XENA REALLY IS A TOUGH CHICK, PART 5

[86] Lucy Lawless' portrayal of Xena is a pleasure to watch. The zeal and uninhibited delight that Xena derives from attacking not only her men in the teaser, but in her attack on the alleged men of Petracus, is shocking and fascinating at the same time.

[87] The Xena of WARRIOR PRINCESS could have easily been portrayed as a one-dimensional psycho ala Callisto, but Ms. Lawless added little nuances and touches which elevated Xena to a more complex and compelling character. Throughout WARRIOR PRINCESS you get the distinct impression that Xena loves her job, whether it be hacking and slashing those in her way, bedding those whom she could manipulate, exploiting a perceived enemy's weakness, plotting a conquest, or anything else which would help her get her way. That joie de vive leaked into the redeemed Xena of the series as well. It especially showed up during her mano-a-mano fights. It was as if Xena could let herself go and finally release all that tension that she had been repressing since becoming "good".

[88] The Xena of WARRIOR PRINCESS was extremely feral. All she really seemed to care about was power, pride, sex, and food. She appeared to be the type who acted on her impulses and rarely thought them completely through, not because she did not have the capacity to do so, but because she was already onto her next project and could not be bothered with the past. When her past did finally catch up with her, she confronted it, and again acted on her impulse and seized onto her redemption as the old Xena would have seized a new village. It is no surprise then that the first episode of the series was titled SINS OF THE PAST.

HERCULES vs. XENA

[89] "The only warrior I've seen who is as magnificent as you are, is Hercules." Iolaus is properly impressed by the warrior princess. He also sets into the motion the thought that Xena may actually be a match for the great Hercules.


ACT 2, SCENE 3:


[90] (Xena kisses Iolaus. Cut to Iolaus and Xena riding over a hill.)
IOLAUS: This is beautiful country. I can see why you're fight to keep it.
XENA: You're going to do more than see. There. They're part of Petracus' legion.
IOLAUS: What do you want to do?
XENA: I want to wipe them of the face of the earth. Ya!!
IOLAUS: I can't sit this one out.
SOLDIER 1: It's that murdering warrior, Xena.
SOLDIER 2: Watch out
(Fight.)
XENA: Is this the best you've got? Ha! Bring it on.
IOLAUS: Boy, you sure know how to show a guy a good time.
XENA: Don't talk. Fight.
IOLAUS: Okay.
XENA: Don't let him get away!
IOLAUS: Ah, it's over, Xena. Let him go.
XENA: What do you think you're doing?
IOLAUS: No, we won. He's not coming back.
XENA: Yeah, I guess not.
IOLAUS: You were great. No, better than that, you were amazing.
XENA: You don't have to say that.
IOLAUS: But it's true. The only warrior I've seen who is as magnificent as you are, is Hercules.
XENA: I'm honored.
IOLAUS: You deserve to be.
XENA: Well if you mean that, you won't try to stop me burning the wagon.

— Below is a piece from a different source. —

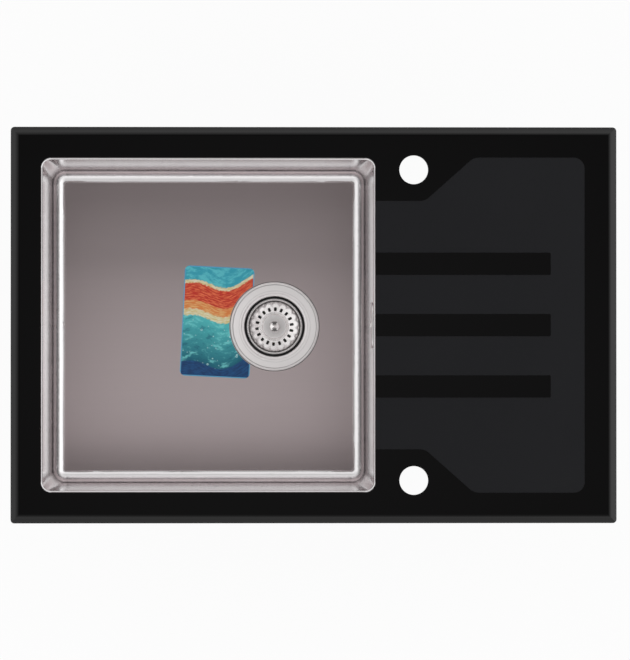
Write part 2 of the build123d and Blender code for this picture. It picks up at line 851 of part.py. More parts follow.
wall_back = -bowl_sheet
gasket_back = wall_back - wall_gasket_thickness
head_back = wall_back - head_depth
port_axis = Pos(0, 0, wall_back - port_axis_depth)
head_port_start = -head_height / 2
head_port_place = port_axis * Pos(0, head_port_start, 0) * Rot(90, 0, 0)


def overflow_cover():
    """Oval cover inside the bowl with two pairs of holes and a screw hole."""
    face = SlotOverall(cover_length, cover_width) - Circle(cover_screw_radius + fitting_gap)
    for offset_x in cover_hole_offsets:
        for side in (-1, 1):
            face -= Pos(side * offset_x, 0) * Circle(cover_hole_radius)
    cover = extrude(face, cover_thickness)
    rim = cover.faces().sort_by(Axis.Z)[-1].outer_wire().edges()
    return overflow_wall * fillet(rim, cover_thickness * 0.6)


def overflow_screw():
    """Pan-head screw that draws the cover and the head together through the wall."""
    head = rod(cover_screw_head_radius, cover_thickness, cover_thickness + cover_screw_head_height)
    head = fillet(head.faces().sort_by(Axis.Z)[-1].edges(), cover_screw_head_height * 0.5)
    head += rod(cover_screw_radius, cover_thickness - cover_screw_length, cover_thickness)
    reach = cover_screw_head_radius * 0.55
    slot = cover_screw_radius * 0.3
    top = cover_thickness + cover_screw_head_height
    for turn in (45, 135):
        head -= Rot(0, 0, turn) * block(-reach, reach, -slot, slot, top - 1.0, top + 1)
    return overflow_wall * head


def head_outline(grow):
    """Outline of the overflow head, grown outwards."""
    return RectangleRounded(head_length + 2 * grow, head_height + 2 * grow, head_corner_radius + grow)


def overflow_gasket():
    """Rubber ring between the bowl's outer face and the overflow head's rim."""
    ring = head_outline(wall_gasket_margin) - head_outline(-head_wall - wall_gasket_margin)
    return overflow_wall * Pos(0, 0, gasket_back) * extrude(ring, wall_gasket_thickness)


def overflow_head():
    """Moulded box behind the wall with a screw boss and a port that points down."""
    head = extrude(head_outline(0), gasket_back - head_back)
    head -= Pos(0, 0, head_wall) * extrude(head_outline(-head_wall), head_depth)
    head += rod(boss_radius, 0, gasket_back - head_back)
    head = Pos(0, 0, head_back) * head
    port_body, port_bore = port(port_length, head_wall / 2)
    head += head_port_place * port_body
    head -= head_port_place * port_bore
    head -= rod(cover_screw_radius + fitting_gap / 2, cover_thickness - cover_screw_length - 1, gasket_back + 1)
    return overflow_wall * head


pipe_top = (overflow_wall * head_port_place * Pos(0, 0, port_length - socket_depth + 1)).position
pipe_end = Vector(side_port_end_x - socket_depth + 1, 0, side_port_z)
pipe_run = (overflow_wall * head_port_place * Pos(0, 0, port_length)).position - pipe_top
pipe_corner = pipe_top + pipe_run * ((side_port_z - pipe_top.Z) / pipe_run.Z)


def overflow_pipe():
    """Pipe from the head's socket down the wall and, round one bend, to the waste's side port."""
    path = FilletPolyline(pipe_top, pipe_corner, pipe_end, radius=pipe_bend_radius)
    section = Plane(origin=pipe_top, z_dir=pipe_run) * (Circle(pipe_radius) - Circle(pipe_radius - pipe_wall))
    return sweep(section, path=path)


def pipe_nut():
    """Ribbed nut about Z over a port's mouth at z=0, with a lip that holds the cone seal."""
    bottom = -nut_overlap
    top = nut_length - nut_overlap
    nut = rod(nut_radius, bottom, top)
    nut = chamfer(nut.faces().filter_by(Plane.XY).edges(), 1.0)
    nut -= rod(port_radius + fitting_gap, bottom - 1, top - nut_lip)
    nut -= rod(pipe_radius + fitting_gap, bottom - 1, top + 1)
    groove = Pos(nut_radius + nut_grip_radius * 0.4, 0, 0) * rod(nut_grip_radius, bottom - 1, top + 1)
    for copy in around(nut_grip_count, groove):
        nut -= copy
    return nut


def cone_seal():
    """Tapered rubber ring about Z between a port's mouth at z=0 and the nut's lip."""
    inner = pipe_radius + fitting_gap / 2
    outer = port_radius - fitting_gap
    return turned(
        (inner, fitting_gap),
        (outer - 1.2, fitting_gap),
        (outer, fitting_gap + 1.5),
        (outer, fitting_gap + cone_seal_height),
        (inner, fitting_gap + cone_seal_height),
    )


upper_mouth = overflow_wall * head_port_place * Pos(0, 0, port_length)
lower_mouth = side_port_place * Pos(0, 0, side_port_length)


# Pads, earth tag and card


def wall_pad(side):
    """Sound pad on the outside of a bowl wall."""
    outline = RectangleRounded(wall_pad_length, wall_pad_height, pad_corner_radius)
    return wall_plane(side, glass_top - wall_pad_middle, outside=True) * extrude(outline, pad_thickness)


def floor_pad():
    """Sound pad under the bowl's floor, on the side away from the drain."""
    left = bowl_x - inner_half(opening_length, floor_z) + floor_pad_margin
    middle = left + floor_pad_length / 2
    top = floor_under_z
    return plate(floor_pad_length, floor_pad_width, pad_corner_radius, top - pad_thickness, top, middle)


def earth_tag():
    """Angle tag on the back wall's outside, with a hole for an earth wire."""
    leg = block(-tag_width / 2, tag_width / 2, 0, tag_leg, 0, tag_sheet)
    tongue = block(-tag_width / 2, tag_width / 2, 0, tag_sheet, 0, tag_tongue)
    hole = Pos(0, 0, tag_tongue - tag_width / 2) * Rot(90, 0, 0) * Cylinder(tag_hole_radius, 4 * tag_sheet)
    place = wall_plane((0, 1), glass_top - tag_drop, outside=True)
    return place * Pos(tag_offset, 0, 0) * (leg + tongue - hole)


def care_card():
    """Thin card on the floor, cut round the strainer flange."""
    card = plate(card_width, card_length, card_corner_radius, floor_z, floor_z + card_thickness)
    card = Pos(drain_x + card_offset_x, card_offset_y, 0) * Rot(0, 0, card_turn) * card
    lip = flange_radius + flange_clearance + seat_lip_run
    return card - at_drain * rod(lip + card_clearance, floor_z - 1, floor_z + 1)


# Files: one for each node

nodes = {
    "glass_deck": glass_deck(),
    "worktop_seal": worktop_seal(),
    "bowl": bowl(),
    "bowl_bond": bowl_bond(),
    "back_rail": long_rail(0),
    "front_rail": long_rail(180),
    "left_rail": short_rail(90),
    "right_rail": short_rail(270),
    "rail_bond": rail_bond(),
    "clamp_brackets": Compound(children=[place * clamp_bracket() for place in clamp_places]),
    "clamp_nuts": Compound(children=[place * clamp_nut() for place in clamp_places]),
    "strainer_flange": strainer_flange(),
    "flange_gasket": flange_gasket(),
    "basket_dish": basket_dish(),
    "basket_seal": basket_seal(),
    "basket_knob": basket_knob(),
    "basket_stem": basket_stem(),
    "basket_grip": basket_grip(),
    "waste_gasket": waste_gasket(),
    "waste_body": waste_body(),
    "waste_spigot": waste_spigot(),
    "waste_insert": waste_insert(),
    "waste_screw": waste_screw(),
    "overflow_cover": overflow_cover(),
    "overflow_screw": overflow_screw(),
    "overflow_gasket": overflow_gasket(),
    "overflow_head": overflow_head(),
    "overflow_pipe": overflow_pipe(),
    "upper_pipe_nut": upper_mouth * pipe_nut(),
    "lower_pipe_nut": lower_mouth * pipe_nut(),
    "upper_pipe_seal": upper_mouth * cone_seal(),
    "lower_pipe_seal": lower_mouth * cone_seal(),
    "left_sound_pad": wall_pad((-1, 0)),
    "back_sound_pad": wall_pad((0, 1)),
    "front_sound_pad": wall_pad((0, -1)),
    "floor_sound_pad": floor_pad(),
    "earth_tag": earth_tag(),
    "care_card": care_card(),
}
for i, x in enumerate(channel_xs, start=1):
    nodes[f"drainer_channel_{i}"] = channel(x)
for i, place in enumerate(clamp_places, start=1):
    nodes[f"clamp_screw_{i}"] = place * clamp_screw()
    nodes[f"clamp_washer_{i}"] = place * clamp_washer()
    nodes[f"clamp_claw_{i}"] = place * clamp_claw()

os.makedirs("parts", exist_ok=True)
for name, shape in nodes.items():
    export_step(shape, f"parts/{name}.step")
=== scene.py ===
import json
import math

import bmesh
import bpy
from mathutils import Matrix, Vector


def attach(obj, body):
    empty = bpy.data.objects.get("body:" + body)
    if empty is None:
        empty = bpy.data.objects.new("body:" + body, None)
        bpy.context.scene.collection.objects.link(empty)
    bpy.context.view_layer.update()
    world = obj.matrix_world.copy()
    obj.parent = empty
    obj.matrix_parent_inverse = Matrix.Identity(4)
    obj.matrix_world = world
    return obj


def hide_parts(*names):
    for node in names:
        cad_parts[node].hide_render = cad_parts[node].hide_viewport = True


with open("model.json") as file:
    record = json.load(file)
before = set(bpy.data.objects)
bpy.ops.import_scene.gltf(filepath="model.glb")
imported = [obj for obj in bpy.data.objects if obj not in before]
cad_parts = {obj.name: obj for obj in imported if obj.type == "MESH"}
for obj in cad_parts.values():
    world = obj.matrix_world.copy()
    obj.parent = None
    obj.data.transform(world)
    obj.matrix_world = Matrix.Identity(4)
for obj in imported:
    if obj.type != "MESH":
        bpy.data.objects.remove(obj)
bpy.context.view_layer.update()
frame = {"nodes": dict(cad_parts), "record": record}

# Places in the frame, in metres
DRAIN = (-0.0485, 0.0)
FLOOR_Z = -0.2815
RECESS_Z = (0.0050, 0.0055)
ETCHED_X = (0.0615, 0.3505)
ETCHED_HALF_Y = 0.2175
FLOOR_DEPTH = 0.4
CARD_CENTRE = (-0.125, 0.006)
CARD_TURN = math.radians(-2.8)
CARD_WIDTH, CARD_LENGTH = 0.093, 0.147

# Radii about the drain and heights of what the strainer's materials show
FLANGE_LINE, NECK_LINE = 0.0557, 0.0474
# heights and radii that bound the painted shade in the strainer's well
WELL_Z = (-0.2035, -0.2085)
KNOB_EDGE, WELL_EDGE = 0.0075, 0.009
DISH_FLOOR_Z = -0.213
RING_IN, FLUTE_OUT = 0.0150, 0.0330
# heights and radius that bound the painted shade in the basket's groove
GROOVE_Z = (-0.2058, -0.2078)
GROOVE_EDGE = 0.0312

# The satin's share from the back of the bowl's floor to its front
SATIN_STOPS = (
    (0.0, 0.0), (0.27, 0.0), (0.37, 0.35), (0.50, 0.62), (0.74, 1.0), (0.84, 0.95), (0.92, 0.55), (1.0, 0.0),
)


# Node trees written as sums


class Term:
    """A socket that takes part in arithmetic."""

    def __init__(self, graph, socket):
        self.graph = graph
        self.socket = socket

    def __add__(self, other):
        return self.graph.math("ADD", self, other)

    def __radd__(self, other):
        return self.graph.math("ADD", other, self)

    def __sub__(self, other):
        return self.graph.math("SUBTRACT", self, other)

    def __rsub__(self, other):
        return self.graph.math("SUBTRACT", other, self)

    def __mul__(self, other):
        return self.graph.math("MULTIPLY", self, other)

    def __rmul__(self, other):
        return self.graph.math("MULTIPLY", other, self)

    def __truediv__(self, other):
        return self.graph.math("DIVIDE", self, other)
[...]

ACT 2, SCENE 4: ANNOTATION


XENA, ADMINISTRATIVE PRINCESS aka THOSE GOOFY WARRIORS, PART 2

[91] As introduced in the Teaser, Scene 3, where Xena is forced to call her army "Pathetic", Xena is always working with troops which are not elite guards. When she comes into her camp with Iolaus, she is almost embarrassed by her men:

WATCH GUARD: It's Xena!
SOLDIER 1: We were worried.
XENA: Give us some room.
SOLDIER 2: We thought something had happened.
XENA: Act like warriors.

[92] She is clearly frustrated with her minions. However, her minions must be masochists since they remain under her command (however, that does change dramatically in THE GAUNTLET -- perhaps the result of residual animosity?)

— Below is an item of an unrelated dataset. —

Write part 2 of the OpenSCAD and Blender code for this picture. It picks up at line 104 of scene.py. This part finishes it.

THE MANIPULATION OF IOLAUS

[93] Xena asked Iolaus about a move that he used on Petracus' men. Iolaus playfully retorted "Even though I didn't kill him with it?" Xena came back with the terrific line, "I can fix that." But she didn't stop there. She adds, "You can too." Before Iolaus can protest though, Xena's telling him, "As for you, come with me." Apparently they have a date with a hot tub.

[94] Iolaus dropped his sword (yes, THEIR SWORD, his and Hercules), attacked a group of innocent people, and now he's being co-erced into working on his mass killing skills. Not one peep. He just happily followed Xena to a hot tub.

ESTROGON

[95] Estrogon is formally introduced and named in this scene. Estrogon is Theodorus' replacement.


ACT 2, SCENE 4:


[96] (Cut to Xena's camp where soldiers are practicing.)
WATCH GUARD: It's Xena!
SOLDIER 1: We were worried.
XENA: Give us some room.
SOLDIER 2: We thought something had happened.
XENA: Act like warriors.
ESTROGON: Who is this?
XENA: This is the man who gives us the power to defeat Petracus.
IOLAUS: I'm Iolaus.
XENA: He's Hercules' best friend, Estrogen. I've never seen a man better with a sword. I want you to show me that move you used when you knocked the sword out of that soldier's hand.
IOLAUS: Even though I didn't kill him with it?
XENA: I can fix that. So can you. You've all got things to do. We'll never defeat Petracus if you just stand around. As for you, come with me.


ACT 2, SCENE 5: ANNOTATION


THAT DARN KNIFE, PART 4

[97] Hercules comes to the charred and burning remains of where Iolaus and Xena attacked the purported company of Petracus' men. Hercules looks in disgust at the carnage and finds the sword that he gave to Iolaus on the ground. He picks it up and continues on his trek.

[98] The sword is clearly the metaphor keeping this episode together. It's construction opens the show, reappears throughout the show, and continues on to the denouement where Iolaus admits that the sword was not meant to draw Hercules blood. It represents Iolaus' lost way. When he dropped the sword, he started on his path to the dark side. But this was not his own choosing; he was tricked into it by his intoxication for Xena. Yet Xena, lives and dies by the sword. A symbol of her need for conquest and power. A sword represented both friendship and the severing of friendships.


ACT 2, SCENE 5:


[99] (Cut to Hercules coming upon the burning wagon and finding Iolaus' sword.)